Bartolomeu é sério e sábio; a Sra. Berta é alegre e excêntrica, inclusive no
vestir; o jovem anjo Tiago é belo e talentoso artista. A exposição das
qualidades de cada um torna-se ainda mais cabível num universo em que esses
seres etéreos escovam os dentes, limpam e organizam o espaço em que vivem,
trabalham em instituições como o Departamento de Trabalhos e Missões ou o
Departamento do Destino, espécies de repartições de utilidade pública,
administradoras dos serviços prestados pelos anjos que descem à Terra para
cumprir suas tarefas.
São
anjos que até mesmo leem livros, inclusive a protagonista. Ela leva para sua
primeira missão dezenas de livros que, no início de sua tarefa de proteger um
lago cheio de segredos, servirão de fonte de prazer, de aprendizado e de
alimento à sua imaginação adolescente. Esta dimensão da leitura se envolverá
com a escrita, pois Ângela também escreve. Inicialmente um diário, depois... só
Deus sabe o que escreverá, mas o fará bem, pois esse é o desvendamento de um
dos segredos que a vivência na pequena ilha no meio do lago lhe proporcionará.
A
temática da leitura na obra infanto-juvenil de Socorro Acióli não é inédita.
Desde Bia que tanto lia (Ed.
Demócrito Rocha, 2004), a escritora tem explorado os encantamentos do mundo da
leitura, sobretudo no que diz respeito às personagens-crianças.
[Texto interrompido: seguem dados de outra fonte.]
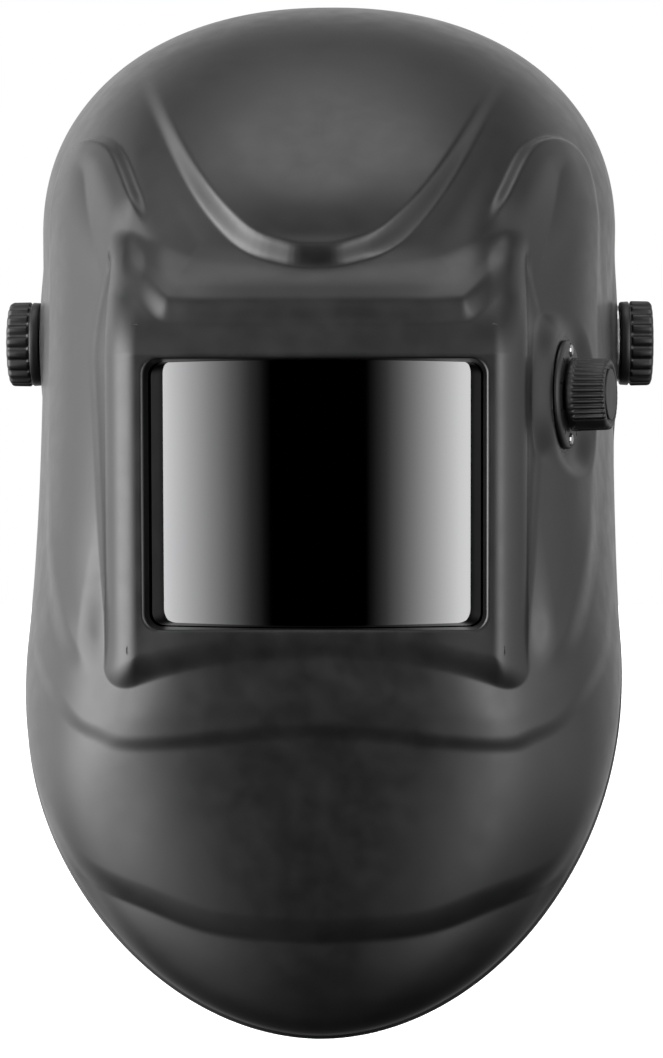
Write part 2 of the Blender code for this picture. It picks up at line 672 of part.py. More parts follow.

O que
diferencia este livro dos anteriores – É
pra ler ou pra comer: A história da Padaria Espiritual para crianças (Ed.
Demócrito Rocha, 2005), A casa dos benjamins
(São Paulo, Ed. Caramelo, 2005), O
peixinho de pedra (Ed. Demócrito Rocha, 2006) – é que a temática abordada
se desloca do universo da cultura e da história cearenses para dar lugar a um
voo bem mais livre em relação aos compromissos com o real empírico, no que
concerne à adesão ao contexto histórico e aos costumes de um povo. Dessa forma,
a escritora oferece uma narrativa que indicia suas habilidades em criar uma
história que abre espaço para o inusitado da representação do possível, desobedecendo
a rigidez dos desígnios miméticos da prosa de ficção que muitos insistem em
preconizar.
Mesmo
guardando certos elos com o real, até para poder angariar a cumplicidade dos
leitores às situações vividas por Ângela, em O anjo do lago, a opção narrativa (e, neste caso, imaginativa) pelo
universo etéreo dos anjos parece nos querer dizer que sobrevoar a história de
Ângela é viajar nas asas da imaginação, dos segredos e dos desejos.
ACIOLI, Socorro. O
anjo do lago. São Paulo: Biruta, 2006.
Miguel Leocádio Araújo & Daniele Barbosa Bezerra
[Obs.: Este texto, escrito a quatro mãos, foi
publicado há dez anos (em 2006) no site Dobras da Leitura, de Peter O’Sagae, hoje
convertido em blog. Fiz algumas pequenas alterações e mínimas atualizações no texto.]